Oh dear....both Pow and Kapow from both the carb guru's!

Hey 'plane Ben' good morning, how about we start at the beginning? Can you post a good picture of those carbs? Preferably, off the bike, with a decent view of the intake throat side. It's rare that someone could have/did put a linked set of Mikuni CV BS 34's on a 70/71 engine.

Jack Webb Dragnet style.....What are these carbs.....really? linked set? single or dual throttle control cables? Good pics will establish the facts, then the needles, jets and
settings follow.....sound reasonable? Best, Blue
 
That "suddenly rich" condition indicates you have a problem either with the carb or some of the ignition components for that cylinder. If you're still running the old points ignition, they're tough on plugs, wearing them out in as little as 2 or 3K miles.

5twins, My ignition is a pamco. My plugs in this instance were of unknown vintage, dumb I know. But they worked and I never got around to purchasing new ones until yesterday. Also, I'm running the BS38s. Thought they were the newer carb. My bad.

You're not very good at doing your homework, either: www.amckayltd.com/carbguide.pdf . Not very good at troubleshooting, either, so here it is, one more time: Do not screw around with the carbies until everything else, and particularly IGNITION, has been inspected and set right.

grixld1, Thanks for the link. Aside from the needles at the leanest setting, I'm right in line with your procedures. I've been doing this a long time on motorcycles and VWs. This is only the second time I've played with a set of CV carbs. All my other variables(timing, camchain tension, and valve lash) are spot on and were checked again after my little problem occured. As mentioned above, spark plugs were the problem. I think the sootyness I saw on the left plug was just a result of an old plug that had finally fouled out. I will keep an eye on the new one.

One of my concerns though, and I was just throwing out an idea, is the differential cyl head temps between left and right cyls. It bugs me and saw that XS john spent many years and developed his own needles to make the right cyl run cooler. Since my current 235 right cyl HT is not detramental to my engine operation. I was thinking of a way to raise the temp of the left cyl HT to balance out the two. I think I remember reading Kawaski triple tuners used to run a richer mixture on the middle cyl to make the top end last longer. Fouled a lot of plugs, but it was cheaper than topend siezures.
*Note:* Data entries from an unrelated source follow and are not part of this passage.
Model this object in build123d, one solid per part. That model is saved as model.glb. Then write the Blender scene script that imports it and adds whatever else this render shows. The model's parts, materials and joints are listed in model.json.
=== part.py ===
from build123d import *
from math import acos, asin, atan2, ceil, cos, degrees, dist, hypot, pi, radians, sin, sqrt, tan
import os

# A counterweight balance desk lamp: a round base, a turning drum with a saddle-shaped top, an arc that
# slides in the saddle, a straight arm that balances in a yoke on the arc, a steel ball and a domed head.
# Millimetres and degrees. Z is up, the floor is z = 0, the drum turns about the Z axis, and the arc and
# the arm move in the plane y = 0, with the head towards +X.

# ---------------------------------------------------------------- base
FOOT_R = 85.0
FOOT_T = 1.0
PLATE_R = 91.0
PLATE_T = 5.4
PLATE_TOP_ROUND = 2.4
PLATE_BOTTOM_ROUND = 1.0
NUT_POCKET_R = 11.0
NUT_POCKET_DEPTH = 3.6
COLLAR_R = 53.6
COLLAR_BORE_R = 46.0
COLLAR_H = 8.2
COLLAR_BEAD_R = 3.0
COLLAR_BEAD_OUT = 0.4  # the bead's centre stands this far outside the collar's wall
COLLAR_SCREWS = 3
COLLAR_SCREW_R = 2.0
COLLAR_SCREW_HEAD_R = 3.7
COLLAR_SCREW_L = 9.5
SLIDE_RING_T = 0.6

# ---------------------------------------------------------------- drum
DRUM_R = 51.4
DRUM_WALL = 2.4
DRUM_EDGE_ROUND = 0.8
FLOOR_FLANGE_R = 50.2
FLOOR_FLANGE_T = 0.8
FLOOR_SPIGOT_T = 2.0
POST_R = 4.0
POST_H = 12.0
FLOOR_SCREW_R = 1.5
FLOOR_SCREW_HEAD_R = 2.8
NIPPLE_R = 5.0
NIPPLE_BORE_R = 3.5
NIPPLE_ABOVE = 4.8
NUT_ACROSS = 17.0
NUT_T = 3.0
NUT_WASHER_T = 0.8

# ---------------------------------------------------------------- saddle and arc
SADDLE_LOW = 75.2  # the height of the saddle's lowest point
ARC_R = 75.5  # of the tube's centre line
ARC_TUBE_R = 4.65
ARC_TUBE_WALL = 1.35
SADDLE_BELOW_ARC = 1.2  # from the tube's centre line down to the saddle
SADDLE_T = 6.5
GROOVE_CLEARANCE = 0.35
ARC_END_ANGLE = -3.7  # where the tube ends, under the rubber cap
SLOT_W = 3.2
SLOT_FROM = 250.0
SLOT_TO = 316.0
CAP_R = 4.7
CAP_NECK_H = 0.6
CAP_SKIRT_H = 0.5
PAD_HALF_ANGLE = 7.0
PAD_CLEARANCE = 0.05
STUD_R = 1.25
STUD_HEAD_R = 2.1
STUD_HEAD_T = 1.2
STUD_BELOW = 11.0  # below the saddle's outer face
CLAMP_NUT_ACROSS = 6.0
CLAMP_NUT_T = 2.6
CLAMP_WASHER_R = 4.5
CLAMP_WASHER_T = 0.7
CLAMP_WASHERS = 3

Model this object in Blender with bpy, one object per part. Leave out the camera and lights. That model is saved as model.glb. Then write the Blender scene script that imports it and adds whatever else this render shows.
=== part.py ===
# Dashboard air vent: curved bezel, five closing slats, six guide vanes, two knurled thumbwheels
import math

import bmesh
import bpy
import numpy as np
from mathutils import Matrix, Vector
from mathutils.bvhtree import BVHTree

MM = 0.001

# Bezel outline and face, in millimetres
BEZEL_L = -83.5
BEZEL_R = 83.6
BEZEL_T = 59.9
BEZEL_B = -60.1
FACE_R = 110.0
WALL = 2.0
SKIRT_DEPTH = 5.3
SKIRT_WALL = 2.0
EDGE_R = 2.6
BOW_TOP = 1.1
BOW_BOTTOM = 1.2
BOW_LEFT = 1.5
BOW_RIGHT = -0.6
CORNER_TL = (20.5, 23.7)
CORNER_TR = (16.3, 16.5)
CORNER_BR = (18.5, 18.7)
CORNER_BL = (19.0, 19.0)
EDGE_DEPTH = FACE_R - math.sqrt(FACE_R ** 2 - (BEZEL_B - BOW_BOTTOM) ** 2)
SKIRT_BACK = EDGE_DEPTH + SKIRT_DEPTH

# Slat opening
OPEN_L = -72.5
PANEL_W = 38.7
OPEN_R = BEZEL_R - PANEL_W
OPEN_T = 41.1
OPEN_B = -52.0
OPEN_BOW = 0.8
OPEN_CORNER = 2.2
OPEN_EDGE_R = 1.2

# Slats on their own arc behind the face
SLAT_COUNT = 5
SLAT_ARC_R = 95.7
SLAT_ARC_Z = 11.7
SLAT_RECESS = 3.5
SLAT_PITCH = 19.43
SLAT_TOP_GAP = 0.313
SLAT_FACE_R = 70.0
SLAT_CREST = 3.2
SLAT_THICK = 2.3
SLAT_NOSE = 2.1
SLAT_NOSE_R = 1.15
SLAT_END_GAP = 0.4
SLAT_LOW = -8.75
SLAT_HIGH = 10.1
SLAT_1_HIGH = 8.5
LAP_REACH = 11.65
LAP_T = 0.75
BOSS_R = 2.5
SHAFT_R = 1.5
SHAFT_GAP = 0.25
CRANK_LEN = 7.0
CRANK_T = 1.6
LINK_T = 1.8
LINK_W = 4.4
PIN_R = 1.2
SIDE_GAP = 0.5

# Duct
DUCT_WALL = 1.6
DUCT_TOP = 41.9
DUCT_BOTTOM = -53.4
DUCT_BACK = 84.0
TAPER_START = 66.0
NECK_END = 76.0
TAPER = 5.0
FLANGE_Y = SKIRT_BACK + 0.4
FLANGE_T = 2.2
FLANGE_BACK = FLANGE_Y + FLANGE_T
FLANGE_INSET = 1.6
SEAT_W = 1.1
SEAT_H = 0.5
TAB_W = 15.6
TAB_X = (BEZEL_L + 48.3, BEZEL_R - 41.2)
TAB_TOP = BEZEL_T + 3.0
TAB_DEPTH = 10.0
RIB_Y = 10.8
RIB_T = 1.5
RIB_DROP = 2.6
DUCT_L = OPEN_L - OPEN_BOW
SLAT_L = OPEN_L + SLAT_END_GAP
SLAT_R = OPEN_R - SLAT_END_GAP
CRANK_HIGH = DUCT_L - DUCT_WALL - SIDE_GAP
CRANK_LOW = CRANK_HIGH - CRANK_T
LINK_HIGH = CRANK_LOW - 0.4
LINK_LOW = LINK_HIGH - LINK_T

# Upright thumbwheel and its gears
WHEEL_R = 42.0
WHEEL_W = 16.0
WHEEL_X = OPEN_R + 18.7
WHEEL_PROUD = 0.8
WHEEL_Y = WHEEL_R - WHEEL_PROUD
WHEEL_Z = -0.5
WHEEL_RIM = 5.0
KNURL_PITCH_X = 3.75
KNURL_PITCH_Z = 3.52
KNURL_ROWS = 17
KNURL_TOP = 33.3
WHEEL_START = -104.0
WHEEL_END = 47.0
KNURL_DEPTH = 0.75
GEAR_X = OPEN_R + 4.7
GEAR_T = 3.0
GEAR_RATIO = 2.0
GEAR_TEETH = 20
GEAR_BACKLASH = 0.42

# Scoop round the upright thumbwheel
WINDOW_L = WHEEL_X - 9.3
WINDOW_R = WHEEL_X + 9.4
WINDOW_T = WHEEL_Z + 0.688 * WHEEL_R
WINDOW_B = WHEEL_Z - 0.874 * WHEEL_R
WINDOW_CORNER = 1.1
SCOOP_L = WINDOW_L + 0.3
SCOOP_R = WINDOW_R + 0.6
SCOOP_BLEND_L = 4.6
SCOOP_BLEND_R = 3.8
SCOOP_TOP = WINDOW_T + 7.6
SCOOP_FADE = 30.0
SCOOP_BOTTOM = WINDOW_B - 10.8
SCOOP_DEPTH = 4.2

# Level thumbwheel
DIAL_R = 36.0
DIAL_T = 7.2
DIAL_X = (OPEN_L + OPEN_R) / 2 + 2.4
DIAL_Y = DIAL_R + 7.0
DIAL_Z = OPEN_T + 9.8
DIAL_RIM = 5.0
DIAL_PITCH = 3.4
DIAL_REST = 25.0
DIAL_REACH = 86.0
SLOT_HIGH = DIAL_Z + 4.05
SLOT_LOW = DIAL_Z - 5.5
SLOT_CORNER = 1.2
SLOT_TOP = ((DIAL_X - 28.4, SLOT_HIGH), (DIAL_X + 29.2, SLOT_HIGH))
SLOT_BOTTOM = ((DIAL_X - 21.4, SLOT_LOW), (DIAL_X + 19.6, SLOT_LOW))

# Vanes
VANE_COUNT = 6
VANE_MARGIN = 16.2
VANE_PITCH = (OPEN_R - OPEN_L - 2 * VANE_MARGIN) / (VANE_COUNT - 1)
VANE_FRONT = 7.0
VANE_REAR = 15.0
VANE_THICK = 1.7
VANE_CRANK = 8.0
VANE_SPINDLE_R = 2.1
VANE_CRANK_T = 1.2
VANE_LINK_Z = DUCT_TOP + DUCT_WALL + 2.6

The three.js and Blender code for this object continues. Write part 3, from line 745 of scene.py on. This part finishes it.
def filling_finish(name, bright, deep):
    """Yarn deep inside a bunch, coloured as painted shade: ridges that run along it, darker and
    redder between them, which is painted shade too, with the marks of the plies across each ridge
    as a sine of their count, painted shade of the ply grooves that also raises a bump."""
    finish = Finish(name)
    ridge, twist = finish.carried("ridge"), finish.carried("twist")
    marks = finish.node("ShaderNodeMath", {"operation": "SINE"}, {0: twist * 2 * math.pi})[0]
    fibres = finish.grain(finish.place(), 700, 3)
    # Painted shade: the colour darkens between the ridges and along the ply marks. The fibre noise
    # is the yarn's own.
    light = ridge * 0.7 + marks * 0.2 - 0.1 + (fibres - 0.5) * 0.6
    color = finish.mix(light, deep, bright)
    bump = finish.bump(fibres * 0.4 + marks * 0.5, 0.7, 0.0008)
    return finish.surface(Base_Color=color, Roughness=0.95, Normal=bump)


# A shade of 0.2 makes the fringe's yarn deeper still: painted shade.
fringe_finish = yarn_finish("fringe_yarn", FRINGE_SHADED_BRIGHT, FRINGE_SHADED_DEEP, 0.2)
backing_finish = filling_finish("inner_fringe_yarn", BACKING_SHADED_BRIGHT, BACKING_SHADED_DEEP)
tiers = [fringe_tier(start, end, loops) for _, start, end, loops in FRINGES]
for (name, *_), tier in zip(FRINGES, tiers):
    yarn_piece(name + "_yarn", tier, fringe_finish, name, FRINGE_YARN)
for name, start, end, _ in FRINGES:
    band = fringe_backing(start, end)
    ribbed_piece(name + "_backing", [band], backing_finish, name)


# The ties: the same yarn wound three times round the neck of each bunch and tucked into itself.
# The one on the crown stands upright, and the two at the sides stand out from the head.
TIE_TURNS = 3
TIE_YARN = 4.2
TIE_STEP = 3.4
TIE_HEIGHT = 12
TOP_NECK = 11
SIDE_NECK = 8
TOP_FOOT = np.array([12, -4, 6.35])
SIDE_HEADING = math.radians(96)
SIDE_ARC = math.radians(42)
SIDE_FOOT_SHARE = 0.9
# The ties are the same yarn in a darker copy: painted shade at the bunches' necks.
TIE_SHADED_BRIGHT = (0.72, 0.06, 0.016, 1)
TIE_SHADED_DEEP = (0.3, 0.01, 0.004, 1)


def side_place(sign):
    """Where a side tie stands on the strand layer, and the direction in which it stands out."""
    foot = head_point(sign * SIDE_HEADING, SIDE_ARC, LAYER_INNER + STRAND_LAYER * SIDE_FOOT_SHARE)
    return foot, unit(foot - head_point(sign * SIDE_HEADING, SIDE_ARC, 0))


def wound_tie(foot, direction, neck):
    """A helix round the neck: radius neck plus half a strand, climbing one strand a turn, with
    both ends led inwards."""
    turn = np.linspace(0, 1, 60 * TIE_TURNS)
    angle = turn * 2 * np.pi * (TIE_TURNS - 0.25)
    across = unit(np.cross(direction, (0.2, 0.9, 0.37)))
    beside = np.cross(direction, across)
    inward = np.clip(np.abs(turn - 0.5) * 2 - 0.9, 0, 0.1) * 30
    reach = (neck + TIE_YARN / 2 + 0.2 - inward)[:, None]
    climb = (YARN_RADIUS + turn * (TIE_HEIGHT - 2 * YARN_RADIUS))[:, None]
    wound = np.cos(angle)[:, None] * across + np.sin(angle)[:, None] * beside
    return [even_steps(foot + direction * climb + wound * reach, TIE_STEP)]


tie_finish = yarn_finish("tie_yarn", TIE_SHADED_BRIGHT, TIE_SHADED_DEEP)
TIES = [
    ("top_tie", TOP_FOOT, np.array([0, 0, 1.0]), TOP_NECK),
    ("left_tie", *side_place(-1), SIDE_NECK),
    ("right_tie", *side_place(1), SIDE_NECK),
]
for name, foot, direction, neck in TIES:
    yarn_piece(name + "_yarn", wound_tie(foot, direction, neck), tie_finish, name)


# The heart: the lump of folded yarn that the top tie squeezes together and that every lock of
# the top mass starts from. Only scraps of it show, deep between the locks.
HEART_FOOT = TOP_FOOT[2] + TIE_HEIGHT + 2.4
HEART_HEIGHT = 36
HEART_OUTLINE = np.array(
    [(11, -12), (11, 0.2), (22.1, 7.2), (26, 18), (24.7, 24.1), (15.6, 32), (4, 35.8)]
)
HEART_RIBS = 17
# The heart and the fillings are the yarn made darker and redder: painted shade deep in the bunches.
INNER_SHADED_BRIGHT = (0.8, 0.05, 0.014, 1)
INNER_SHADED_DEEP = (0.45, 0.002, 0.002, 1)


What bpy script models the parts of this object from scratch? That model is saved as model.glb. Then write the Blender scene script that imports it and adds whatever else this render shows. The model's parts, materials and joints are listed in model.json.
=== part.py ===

I used to fly with a friend in his Cessna 172. Four cyl aircooled engine. Sitting in the right seat, I'm right in front of the cyl head temp guages. I don't think I can ever remember all temps even, so maybe I worrying about nothing. On another note, VW engines for years had the oil cooler in the fan shroud, and would have higher cyl temps on cyls 3/4. When they went to the 1600 DP motor, they offset the cooler outside the fan shroud to give more air to 3/4.
 
In his 8-1 compression bike, xsjohn was tinkering again and this time it was plugs. He was running Autolite 65 on the left with the end (non twist off) ground down to fit in the cap and 64 on the right. Last post was he had 500 miles down on them and he could richen the left side and the color was the same on the plugs.
 
In his 8-1 compression bike, xsjohn was tinkering again and this time it was plugs. He was running Autolite 65 on the left with the end (non twist off) ground down to fit in the cap and 64 on the right. Last post was he had 500 miles down on them and he could richen the left side and the color was the same on the plugs

Any more details on this. Doesn't make sense to richen the left side. That's the cool side already.
 
John would adjust the carbs for color....what was set for one side wouldn't neccesarily be the same for the other.
He was running autolite64's on both sides and then went to the 65 in the left and said he could richen that side up a bit......that's all I know- what he said. This is for the 8-1 compression set up.
 
Just want to clarify you say the plugs are the problem but aren't they the indicator? What fuel tank / petcocks are you running?
 
Plugs were the problem. One started to foul out(left cyl). These plugs were in the engine when I pulled it out of the junk yard. Can't give you a reason I didn't chuck them and put new ones in.:eek: Just lazy I guess.

My tank is an old Honda 305 scrambler tank with two relocated petcocks. Lined with POR-15 tank sealent after I did the electralisis(sp?)deal on it.